Das Parlament: Welche Unterschiede gab es in der Vergangenheitsbewältigung in Ost und West?
Martin Sabrow: In der DDR wurde die NS-Diktatur in jeder Phase weniger beschwiegen oder besser gesagt: anders beschwiegen. Man feierte den Tag der Kapitulation von Anfang an als Tag der Befreiung. Eine Auseinandersetzung mit der eigenen Täterschaft gab es allerdings auch in der DDR so wenig wie in der frühen Bundesrepublik. Im Fokus stand die kollektive, nicht die individuelle Schuld. Ehemalige Mitläufer wurden integriert, und sie hatten sogar eine eigene Partei, die Nationaldemokratische Partei Deutschlands (NDPD). Das war eine Art "Durchlauferhitzer" für braune Eliten, die zur Allianz mit den Kommunisten bereit waren. In der Alltagskultur und im Zeichen der "antizionistischen" Ausrichtung des Regimes spielte die Erinnerung an den Holocaust bis in die 80er-Jahre hinein eine kaum erkennbare Rolle.

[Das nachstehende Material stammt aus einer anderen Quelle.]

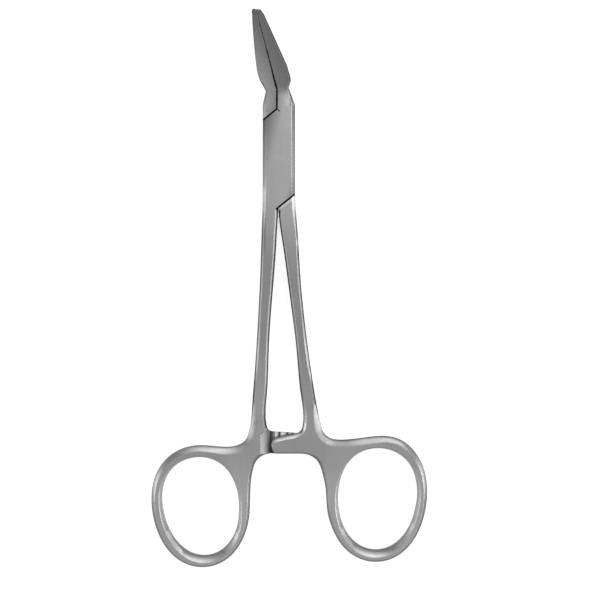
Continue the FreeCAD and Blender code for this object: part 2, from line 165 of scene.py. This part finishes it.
def noise(tree, place, scale, detail=3.0, roughness=0.5, turn=0.0):
    """Noise in millimetres: scale is the number of grains in a millimetre along X, Y and Z."""
    spread = node(tree, "ShaderNodeMapping", {"Vector": place, "Rotation": (0, 0, turn),
                                              "Scale": tuple(s / MM for s in scale)})
    grain = node(tree, "ShaderNodeTexNoise", {"Vector": spread.outputs[0], "Scale": 1.0,
                                              "Detail": detail, "Roughness": roughness})
    return grain.outputs["Fac"]


# Jaws and seams

def from_parting(tree, x, y):
    """Distance from the parting line of the jaws, which leans to the left above the bend."""
    above = most(tree, minus(tree, y, bend_y * MM), 0.0)
    lean = product(tree, above, math.tan(jaw_lean))
    return math_node(tree, "ABSOLUTE", plus(tree, minus(tree, x, parting_x * MM), lean))


def tooth_crests(tree, x, y):
    """1 on the crests of the jaw teeth and 0 in the hollows between them; near the tips they run together."""
    travel = minus(tree, product(tree, y, math.cos(jaw_lean)), product(tree, x, math.sin(jaw_lean)))
    wave = math_node(tree, "COSINE", product(tree, travel, 2 * math.pi / (tooth_pitch * MM)))
    crests = product(tree, remap(tree, wave, -0.3, 0.4, 0.0, 1.0), rise(tree, y, 26.5, 28))
    return most(tree, crests, rise(tree, y, 33, 35))


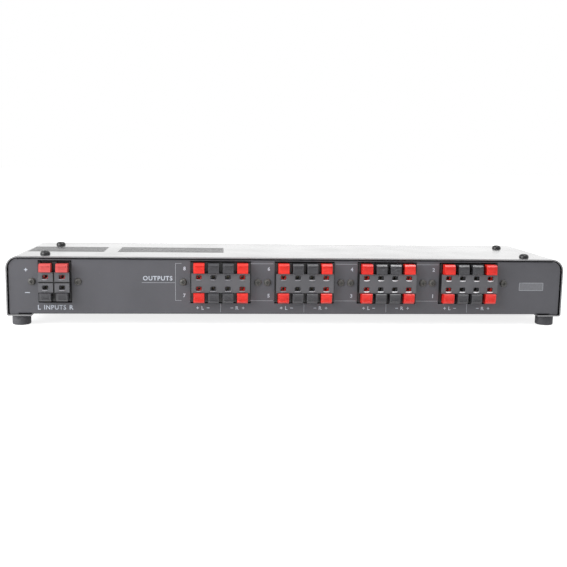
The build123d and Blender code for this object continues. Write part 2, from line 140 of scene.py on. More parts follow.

Das Parlament: Wie entwickelte sich in beiden Teilen Deutschlands die Vergangenheitsbewältigung schließlich zur Erinnerungskultur?
Martin Sabrow: Das passierte und passiert fast gleitend als eine schrittweise Entwicklung, die den Zeitgenossen oft kaum bewusst wird. Manchmal gibt es freilich auch dramatische Momente. Der Frankfurter Auschwitzprozess von 1963 bis 1965, Richard von Weizsäckers Rede zum 8. Mai 1985, aber auch die verunglückte Bundestagsrede Philipp Jenningers zum 40. Jahrestag des Judenpogroms 1988 sind solche Anlässe.
Das Parlament: Was ist das eigentlich genau, eine Erinnerungskultur?
Martin Sabrow: Erinnern meint für uns nicht Feiern. Der Blick zurück wird heute nicht aufgerufen, um aus dem Stolz auf die Vergangenheit Stärke für die Zukunft abzuleiten. Erinnern heißt heute Zuhören, und es gilt den Opfern der Geschichte ebenso wie früher ihren Helden. Das Wort Erinnerungskultur markiert diesen Wandel und es markiert seine Wertschätzung. In der Erinnerung und ihrem Träger, dem Zeitzeugen, wird unsere Suche nach historischer Authentizität fassbar. Ihr messen wir einen unglaublichen, gelegentlich fast sakralen Wert zu. Und das unterscheidet uns deutlich von den Deutschen der 50er-Jahre.